Right.  And I come from a culture that emphasized blameless postmortems
and systems design and a way of thinking about security review from a
similar perspective, which is that assigning responsibility is not in and
of itself a useful thing to do.  Just because someone is responsible
doesn't mean that we're more secure.  It may mean that you have someone
you can punish afterwards, but it's very questionable how much that helps
with security, really.

Assigning responsibility is, in that model, only important to the degree
to which it will change people's actual behavior towards behavior that is
more secure, either before or after the fact.  If one assigns
responsibility for something that isn't realistically under their control,
or in a way that doesn't cause their behavior to change, the argument is
that nothing is truly accomplished from a security standpoint.  It's an
illusion of security without actual security.

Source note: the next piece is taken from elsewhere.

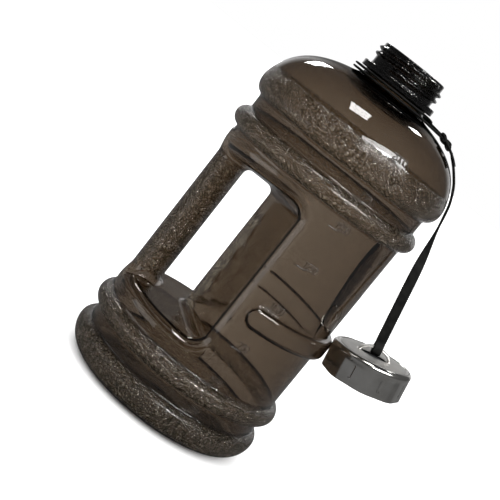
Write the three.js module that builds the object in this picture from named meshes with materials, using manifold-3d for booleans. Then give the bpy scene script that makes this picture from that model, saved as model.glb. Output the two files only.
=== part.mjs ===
// Large water jug with a screw neck, a through handle, a flat lanyard and a steel cap on it.
// Millimetres, +Z up. The jug stands on z = 0, with its handle towards -X and its lanyard
// and cap hanging on the +X side. Its pieces are drawn about its own axis, and the finished
// group then moves along X, so that the origin is the middle of the whole footprint.
import * as THREE from 'three';
import { mergeVertices } from 'three/addons/utils/BufferGeometryUtils.js';
import Module from 'manifold-3d';

const wasm = await Module();
wasm.setup();

// ---- driving dimensions ----
const AXIS_X = -26.25; // the jug's axis
const GAP = 0.3; // between pieces that touch
const WALL = 1.5; // blow-moulded wall
const TURN = 40; // segments round the jug

const R_BODY = 61.5;
const R_RING = 67.3;
const R_BASE = 66.8;
const RING_LOW = 35.6; // heights of the two rings
const RING_HIGH = 171.1;
const RING_HALF = 6.3;
const SHOULDER_WIDE = 196; // height where the shoulder is widest
const SHOULDER_HALF = 8.6;

const SPLIT_LOW = 43.2; // the moulding is divided here into simple zones
const SPLIT_HIGH = 162.8;
const NECK_LOW = 232.6;

const RIM = 256.2;
const R_NECK = 21.6;
const R_BORE = 19.3;
const R_THREAD = 23.5;
const THREAD_PITCH = 3.95;
const R_FLANGE = 25.7;
const FLANGE_LOW = 237.8;
const FLANGE_HIGH = 241.6;

const POCKET_LOW = 55.3;
const POCKET_HIGH = 155;
const HOLE_HIGH = 147; // the pocket's roof slopes down to this at the mould line
const POCKET_EDGE_X = 5.2; // where the pocket's body-side wall meets the round wall
const WAIST_X = -21.2; // the same wall at the mould line
const GRIP = { x: -50.9, halfX: 10.2, halfY: 17.5 };

const RIB = { z: 89.9, half: 6.9, rise: 4.6, front: 17.5, back: 11.5 }; // its ends, in degrees from -Y and +Y

const LOOP_INNER = 23.9; // the lanyard's two turns round the neck
const LOOP_OUTER = 29.4;
const LOOP_LOW = 234.2;
const LOOP_HIGH = 236.6;
const LOOP_THICK = 1.4;

const CAP_R = 26.2;
const CAP_HEIGHT = 18.8;
const CAP_RIM = 2.6; // radius of its rolled edge
const CAP_WALL = 0.9;
const CAP_LEAN = 12; // degrees, as it hangs against the jug
const CAP_SEAT = [90.3, 0, 105.2]; // middle of its top plate
const HANG_Z = 4.9; // above the plate, where the lanyard's last loop holds the bridge
const FLATS = 8;

const rad = THREE.MathUtils.degToRad;

// ---- helpers ----

// A closed three.js geometry as a solid with its faces outward.
function solid(geometry) {
  geometry.deleteAttribute('normal');
  geometry.deleteAttribute('uv');
  const merged = mergeVertices(geometry, 1e-4);
  const position = merged.attributes.position;
  const index = merged.index.array;
  const kept = [];
  let volume = 0;
  for (let i = 0; i < index.length; i += 3) {
    const [a, b, c] = [index[i], index[i + 1], index[i + 2]];
    if (a === b || b === c || c === a) continue;
    const [p, q, r] = [a, b, c].map((k) => new THREE.Vector3().fromBufferAttribute(position, k));
    volume += p.dot(q.cross(r));
    kept.push([a, b, c]);
  }
  const faces = volume < 0 ? kept.map(([a, b, c]) => [a, c, b]) : kept;
  return new wasm.Manifold(new wasm.Mesh({
    numProp: 3,
    vertProperties: new Float32Array(position.array),
    triVerts: new Uint32Array(faces.flat()),
  }));
}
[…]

One of my goals in doing security design is to try to reduce the degree to
which humans are performing repetitive validation tasks because humans are
not good at maintaining constant vigilance.  We know this from a bunch of
empircal studies on, for example, airport screening.  If a human does a
repetitive task with a very low rate of true positives, their attention
will fade and there will be a lot of false negatives.  Asking humans to do
this is a recipe for failure, and making the humans responsible for doing
this correctly and threatening them with consequences for not doing it
correctly only slightly decreases the risk of failure.

This is exactly why reproducible builds are so important: that involves
finding a way for computers to do the sorts of repetitive validation tasks
that computers are good at and that humans are very bad at.